70. Gone with the Wind wins best Picture
1939. The year of The Wizard of Oz, Stagecoach, The Rules of the Game, Ninotchka, Gunga Din, The Hound of the Baskervilles, The Hunchback of Notre Dame, Only Angels Have Wings, Destry Rides Again and Daybreak. What won the Oscar? Oh yeah, the pretty, epic, meaningless bollocks. Art direction won best picture for 1939 and 70 years on it could do it again for Avatar. Nice to know some things never change.
69. Out of Africa wins best Picture
The 1980s was quite possibly the worst decade for empty prestige pictures winning the Oscar. Most of the actual great films of 1985 didn't even get nominated, but any of the other nominees, even the tamed down The Color Purple, would have made a more deserving winner than this film.
68. Sean Connery wins best Supporting Actor for The Untouchables
Connery could act once. If you see any of his films from his peak - The Offence, The Hill, The Man Who Would Be King, for example, he was capable of quite remarkable work. So they wait until he begins the slide into self-parody to award him with an Oscar. It just makes me sad that so often the Academy are unable to see great actors until they start to lose that greatness.
67. Tom Cruise gets nominated for best Supporting Actor for Magnolia
Magnolia was one of the most self-indulgent films of the 90s and it could easily have done with being an hour shorter. But within all the nonsense there was some honestly great acting, so who do the Academy choose to recognise from the film's cast? Tom Cruise. In a role not that different from the smug yuppies he played in the 80s. It's just this time he swore a lot. Bravo.
66. Whoopi Goldberg wins best Supporting Actress for Ghost
They could have given the Oscar to Bracco in Goodfellas, Bening in The Grifters or Ladd in Wild at Heart. Instead they went for Whoopi's screeching comedy relief performance. And this was history-making because she was only the second black actress to ever win an Oscar. The fact that Whoopi became the first black actress since the 30s to win an Oscar was made even more insulting by the fact that the magnificent To Sleep with Anger was released the same year and failed to pick up a single nomination.

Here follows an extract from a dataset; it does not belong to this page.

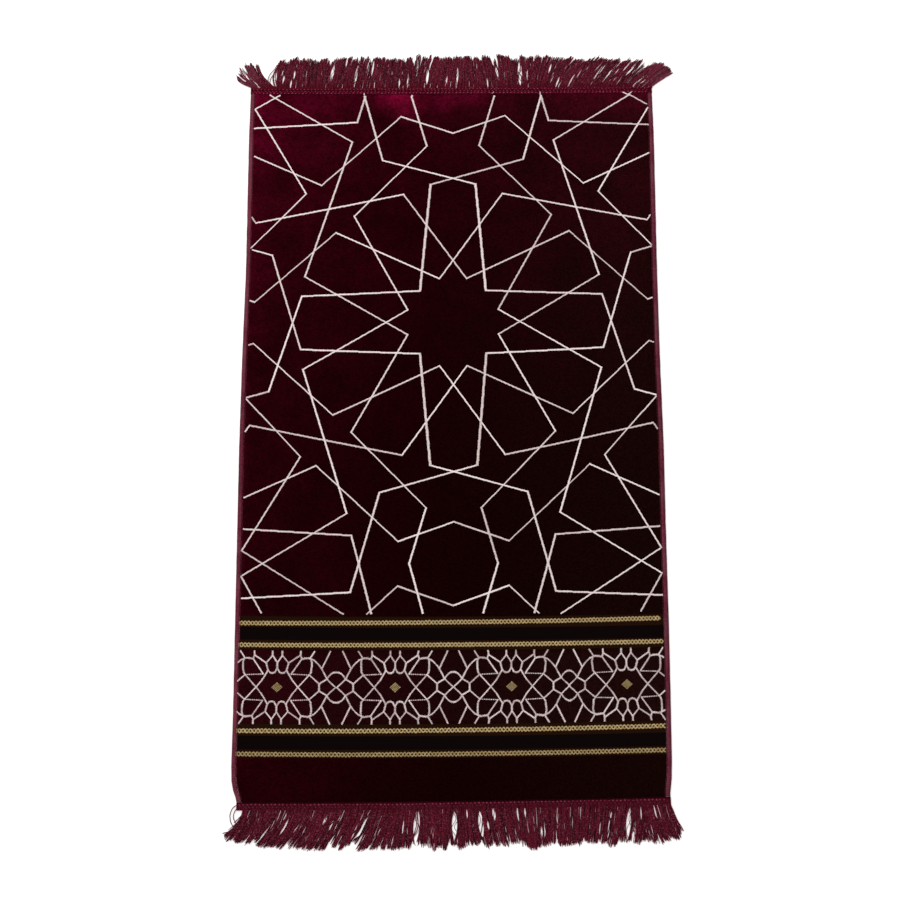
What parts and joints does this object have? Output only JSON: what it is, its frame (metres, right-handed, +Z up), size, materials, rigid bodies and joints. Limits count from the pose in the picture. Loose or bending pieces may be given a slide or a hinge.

65. Jake Gyllenhaal gets nominated for best Supporting Actor for Brokeback Mountain
Apart from the fact it's the worst kind of category fraud (one of the leads in a love story only gets a supporting nomination?) in order to ensure he didn't split votes with Ledger, it's also a horrific performance. I have a lot of problems with this film, the major one being how thoroughly it ripped the heart out of the original story, but Gyllenhaal just isn't up to the challenge of the film. He isn't capable of the right kind of emotional depth that this film would need in order for the relationship to work. I'm not a fan of Ledger's performance either, but he acts Gyllenhaal off the screen and Gyllenhaal took a slot that could have gone to a good performance from an actor who honestly was a supporting player.
64. Sally Field wins two Oscars for best Actress.

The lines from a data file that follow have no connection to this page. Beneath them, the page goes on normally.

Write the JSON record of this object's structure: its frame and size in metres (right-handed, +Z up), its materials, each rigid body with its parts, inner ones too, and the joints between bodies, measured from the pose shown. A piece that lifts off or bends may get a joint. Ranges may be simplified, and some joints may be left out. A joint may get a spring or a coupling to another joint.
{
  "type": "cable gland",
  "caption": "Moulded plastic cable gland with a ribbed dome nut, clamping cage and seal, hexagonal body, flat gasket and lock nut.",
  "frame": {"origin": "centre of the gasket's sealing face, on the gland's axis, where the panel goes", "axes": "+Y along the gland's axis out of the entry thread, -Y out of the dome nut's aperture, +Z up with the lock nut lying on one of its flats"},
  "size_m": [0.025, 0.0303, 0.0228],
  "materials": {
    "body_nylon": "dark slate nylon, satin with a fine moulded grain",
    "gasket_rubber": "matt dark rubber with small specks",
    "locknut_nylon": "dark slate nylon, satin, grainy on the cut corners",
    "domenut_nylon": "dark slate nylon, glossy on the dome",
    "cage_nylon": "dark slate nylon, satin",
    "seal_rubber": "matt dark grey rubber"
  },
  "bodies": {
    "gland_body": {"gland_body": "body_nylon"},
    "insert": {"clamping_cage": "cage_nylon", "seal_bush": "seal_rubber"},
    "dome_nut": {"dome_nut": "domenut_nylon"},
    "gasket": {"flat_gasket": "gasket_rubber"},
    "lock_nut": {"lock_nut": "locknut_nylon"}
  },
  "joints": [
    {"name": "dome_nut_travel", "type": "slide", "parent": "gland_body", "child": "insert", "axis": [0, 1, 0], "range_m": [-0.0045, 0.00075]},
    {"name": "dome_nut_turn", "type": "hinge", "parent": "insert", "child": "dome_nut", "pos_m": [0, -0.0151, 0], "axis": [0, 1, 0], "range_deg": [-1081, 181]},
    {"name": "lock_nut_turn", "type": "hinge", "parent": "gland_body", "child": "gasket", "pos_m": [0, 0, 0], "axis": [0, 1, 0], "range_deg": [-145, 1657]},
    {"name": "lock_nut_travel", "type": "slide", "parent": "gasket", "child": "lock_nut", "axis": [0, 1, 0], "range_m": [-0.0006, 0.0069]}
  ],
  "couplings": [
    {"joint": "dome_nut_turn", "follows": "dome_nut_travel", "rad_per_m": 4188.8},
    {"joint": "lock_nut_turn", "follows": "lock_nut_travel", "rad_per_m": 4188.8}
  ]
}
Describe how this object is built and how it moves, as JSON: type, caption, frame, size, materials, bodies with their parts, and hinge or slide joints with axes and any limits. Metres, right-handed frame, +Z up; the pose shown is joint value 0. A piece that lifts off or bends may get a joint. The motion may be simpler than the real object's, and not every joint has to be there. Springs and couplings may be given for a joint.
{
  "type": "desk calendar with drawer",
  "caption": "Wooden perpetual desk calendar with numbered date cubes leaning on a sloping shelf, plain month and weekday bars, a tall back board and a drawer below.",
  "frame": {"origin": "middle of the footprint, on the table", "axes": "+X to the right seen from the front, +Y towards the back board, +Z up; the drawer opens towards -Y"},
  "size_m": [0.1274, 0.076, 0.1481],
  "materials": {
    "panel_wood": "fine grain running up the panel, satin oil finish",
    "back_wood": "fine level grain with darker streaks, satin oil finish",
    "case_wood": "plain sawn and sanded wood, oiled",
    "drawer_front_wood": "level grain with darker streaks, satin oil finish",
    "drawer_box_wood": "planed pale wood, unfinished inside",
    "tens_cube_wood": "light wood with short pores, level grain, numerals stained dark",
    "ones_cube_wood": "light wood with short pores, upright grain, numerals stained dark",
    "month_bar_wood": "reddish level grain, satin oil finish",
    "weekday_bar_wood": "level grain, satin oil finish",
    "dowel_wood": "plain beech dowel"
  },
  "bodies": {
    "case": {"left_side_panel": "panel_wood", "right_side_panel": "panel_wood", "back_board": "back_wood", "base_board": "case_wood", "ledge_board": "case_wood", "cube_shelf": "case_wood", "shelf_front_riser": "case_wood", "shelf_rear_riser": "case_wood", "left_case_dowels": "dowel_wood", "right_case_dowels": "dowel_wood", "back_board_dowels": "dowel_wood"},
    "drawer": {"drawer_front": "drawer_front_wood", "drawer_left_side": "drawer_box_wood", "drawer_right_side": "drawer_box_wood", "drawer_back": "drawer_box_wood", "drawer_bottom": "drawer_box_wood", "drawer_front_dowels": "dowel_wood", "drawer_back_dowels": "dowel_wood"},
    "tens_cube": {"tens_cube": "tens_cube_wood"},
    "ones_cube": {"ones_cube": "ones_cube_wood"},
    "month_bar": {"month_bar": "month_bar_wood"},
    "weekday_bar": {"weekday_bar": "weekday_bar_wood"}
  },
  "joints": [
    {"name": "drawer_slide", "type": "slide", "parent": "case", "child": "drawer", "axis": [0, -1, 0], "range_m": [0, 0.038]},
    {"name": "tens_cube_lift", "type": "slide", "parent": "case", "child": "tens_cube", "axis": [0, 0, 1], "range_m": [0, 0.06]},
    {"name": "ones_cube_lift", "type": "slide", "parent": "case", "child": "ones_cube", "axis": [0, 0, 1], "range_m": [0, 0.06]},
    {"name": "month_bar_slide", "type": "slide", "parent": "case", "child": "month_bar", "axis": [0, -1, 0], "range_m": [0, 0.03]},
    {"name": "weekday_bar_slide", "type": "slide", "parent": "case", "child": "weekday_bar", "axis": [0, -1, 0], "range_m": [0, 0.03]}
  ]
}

We live in a world where Field has two Oscars but Laura Linney, Maggie Gyllenhaal, Laura Dern, Gena Rowlands and Julianne Moore don't have any. That's all I have to say about that.

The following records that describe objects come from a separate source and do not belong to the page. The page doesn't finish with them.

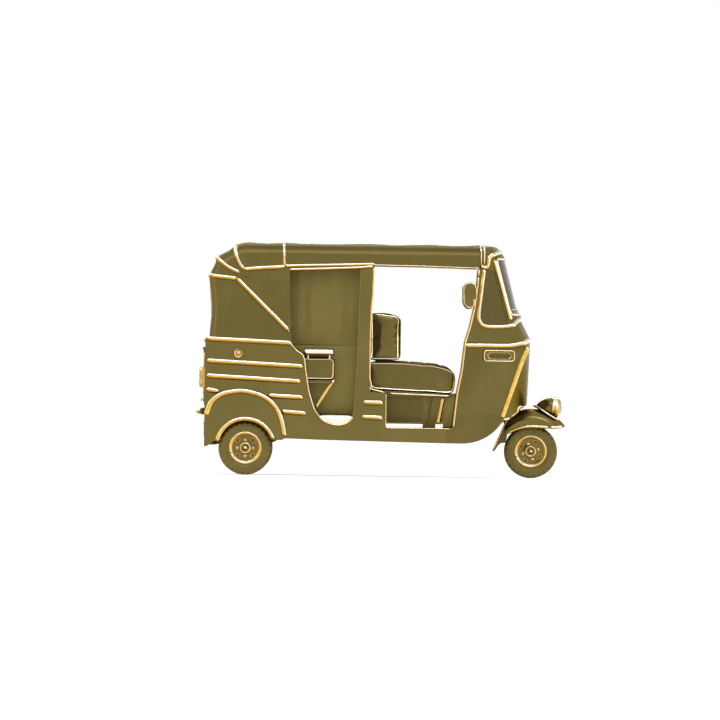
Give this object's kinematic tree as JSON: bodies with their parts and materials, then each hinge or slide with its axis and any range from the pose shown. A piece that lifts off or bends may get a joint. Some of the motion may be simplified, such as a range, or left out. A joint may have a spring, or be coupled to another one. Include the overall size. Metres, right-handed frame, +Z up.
{
  "type": "auto rickshaw",
  "caption": "Three-wheeled auto rickshaw with a steered front wheel, open driver's cab, rear passenger bench and a fabric hood over tube bows.",
  "frame": {"origin": "on the ground, under the middle of the overall length and width", "axes": "+X forward, +Y to the vehicle's left, +Z up"},
  "size_m": [2.6278, 1.45, 1.655],
  "materials": {
    "body_paint": "metallic olive gold paint",
    "bright_gold": "polished gold plate",
    "canopy": "coated canvas",
    "seat_cover": "vinyl",
    "tyre": "moulded rubber",
    "rubber": "moulded rubber",
    "glass": "bronze tinted",
    "frame_steel": "satin paint",
    "engine_metal": "cast",
    "lamp_glass": "amber tinted"
  },
  "bodies": {
    "body": {"belly_pan": "frame_steel", "body_side_left": "body_paint", "body_side_right": "body_paint", "chassis_frame": "frame_steel", "cowl_left": "body_paint", "cowl_right": "body_paint", "dashboard": "frame_steel", "drive_shafts": "frame_steel", "driver_backrest": "seat_cover", "driver_cushion": "seat_cover", "driver_seat_frame": "frame_steel", "engine_block": "engine_metal", "engine_bulkhead": "frame_steel", "filler_cap": "bright_gold", "floor_pan": "frame_steel", "hood_canopy": "canopy", "hood_frame": "frame_steel", "hood_stays": "bright_gold", "mirrors": "body_paint", "nose_panel": "body_paint", "number_plate": "body_paint", "partition": "body_paint", "passenger_backrest": "seat_cover", "passenger_cushion": "seat_cover", "quarter_glass": "glass", "rear_arms": "frame_steel", "rear_bumper": "bright_gold", "rear_fenders": "body_paint", "rear_panel": "body_paint", "rear_quarter_left": "body_paint", "rear_quarter_right": "body_paint", "rear_springs": "frame_steel", "side_curtain": "canopy", "side_vents": "bright_gold", "steering_head": "frame_steel", "tail_lamps": "lamp_glass", "windscreen_frame": "body_paint", "windscreen_glass": "glass"},
    "steering": {"steering_column": "bright_gold", "front_fork": "frame_steel", "front_damper": "frame_steel", "front_mudguard": "body_paint", "headlamp": "bright_gold", "mud_flap": "rubber"},
    "front_wheel": {"front_tyre": "tyre", "front_rim": "body_paint"},
    "rear_wheel_right": {"rear_tyre_right": "tyre", "rear_rim_right": "body_paint"},
    "rear_wheel_left": {"rear_tyre_left": "tyre", "rear_rim_left": "body_paint"},
    "engine_lid": {"engine_lid": "body_paint"}
  },
  "joints": [
    {"name": "steering", "type": "hinge", "parent": "body", "child": "steering", "pos_m": [0.999, 0, 0.48], "axis": [-0.3297, 0, 0.9441], "range_deg": [-38, 38]},
    {"name": "front_wheel_spin", "type": "hinge", "parent": "steering", "child": "front_wheel", "pos_m": [1.075, 0, 0.19], "axis": [0, 1, 0], "continuous": true},
    {"name": "rear_wheel_right_spin", "type": "hinge", "parent": "body", "child": "rear_wheel_right", "pos_m": [-0.957, -0.575, 0.19], "axis": [0, 1, 0], "continuous": true},
    {"name": "rear_wheel_left_spin", "type": "hinge", "parent": "body", "child": "rear_wheel_left", "pos_m": [-0.957, 0.575, 0.19], "axis": [0, 1, 0], "continuous": true},
    {"name": "engine_lid_hinge", "type": "hinge", "parent": "body", "child": "engine_lid", "pos_m": [-1.262, 0, 0.895], "axis": [0, 1, 0], "range_deg": [0, 80]}
  ]
}
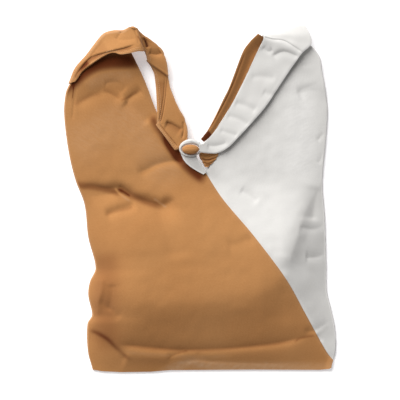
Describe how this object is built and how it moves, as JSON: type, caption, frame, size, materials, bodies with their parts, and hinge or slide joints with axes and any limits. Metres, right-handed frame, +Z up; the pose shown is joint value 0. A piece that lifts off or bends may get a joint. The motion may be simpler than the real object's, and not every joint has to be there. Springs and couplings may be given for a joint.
{
  "type": "canvas shoulder bag",
  "caption": "Empty two-colour cotton shoulder bag lying on its back, with a diagonal seam, two peaks beside a V-shaped mouth, and folded straps tied in a knot.",
  "frame": {"origin": "on the surface it lies on, under the middle of the bag's length and width", "axes": "+X across the bag towards its white side, +Y from the bottom edge to the tops of the straps, +Z up from the surface towards the bag's front"},
  "size_m": [0.3965, 0.5077, 0.0361],
  "materials": {
    "tan_canvas": "plain-woven cotton canvas, matt",
    "white_canvas": "plain-woven cotton canvas, matt"
  },
  "bodies": {
    "root": {"tan_body": "tan_canvas", "white_body": "white_canvas", "tan_strap": "tan_canvas", "white_strap": "white_canvas", "white_strap_facing": "tan_canvas", "tan_tail": "tan_canvas", "white_tail": "white_canvas", "knot_loop": "white_canvas", "knot_core": "tan_canvas"}
  },
  "joints": []
}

63. Humphrey Bogart wins best Actor for The African Queen.
It's not a film I've ever really been a fan of, for numerous reasons, but Bogart winning his sole Oscar for this bit of fluff instead of In a Lonely Place, Casablanca, The Maltese Falcon, The Big Sleep or Sierra Madre is just perverse.
62. Henry Fonda wins best Actor for On Golden Pond
Another case of the Academy's perverse thinking and the way they ignore the great actors for freak winners. Fonda could have won for Grapes of Wrath, 12 Angry Men, Once Upon a Time in the West, The Ox-Bow Incident, My Darling Clementine or The Wrong Man and it would have been a thrilling and deserved victory. Instead they give it to him for this sentimental nonsense in a rush to award him before he died. The great actor deserved better treatment.
61. John Wayne wins best Actor for True Grit.
Actually, John Wayne wins best actor is all I really need to say. If this was him at his best, being challenged and driven by a director like Ford in The Searchers, I could be ok with it. But for True Grit? This is one of the worst cases of awarding the celebrity rather than the performance.